Manufacturer incentives change the picture. Automakers frequently subsidize leases by inflating residual values or offering reduced money factors on specific models during specific months. A vehicle that looks expensive to lease one month can become very competitive the next.
Acquisition fees and dealer fees are folded into the cap cost (or paid upfront), affecting your total cost even when they don't change the listed payment.
Down payments reduce cap cost but don't affect money factor or residual. Putting money down on a lease lowers monthly payments but doesn't improve the deal's overall value — and if the vehicle is totaled or stolen, a down payment is typically not recoverable. 🚨
How State Rules Change Lease Costs
Lease tax treatment varies considerably. Some states collect sales tax on the total vehicle price at signing. Others tax only each monthly payment as it's made. A few states apply different rates to leased vehicles than to purchased ones. This means two drivers leasing the identical car at the same monthly base payment could have meaningfully different out-of-pocket costs depending on where they live.
Registration fees, title fees, and local taxes are layered on top of the federal and state tax structure — and those vary county by county in some states.
What Online Lease Calculators Can and Can't Tell You
Online calculators are genuinely useful for understanding the formula and testing how changes to cap cost, residual, or money factor affect your payment.

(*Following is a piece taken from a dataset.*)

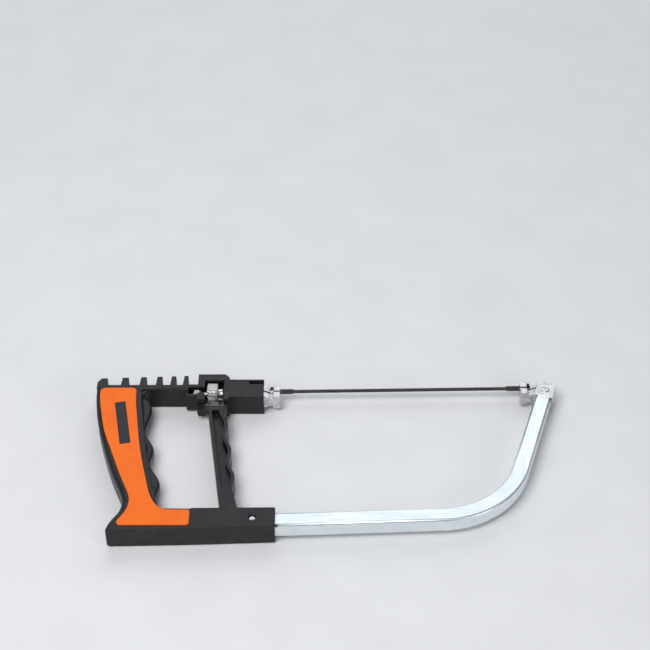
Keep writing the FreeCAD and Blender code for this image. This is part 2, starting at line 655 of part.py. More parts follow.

They're less useful for generating an accurate real-world quote because the residual value and money factor for any specific vehicle in any specific month aren't publicly listed — they're set by the financing source and can differ between dealers. ⚙️
The numbers a calculator produces are only as accurate as the inputs you feed it. Getting the actual money factor and residual value for a specific vehicle and lease term requires going to the source: the manufacturer's financing arm or the dealer's finance office.
What you're leasing, where you live, your credit profile, the current incentive calendar, and the specific terms of your contract are the variables that turn the formula into your actual monthly bill.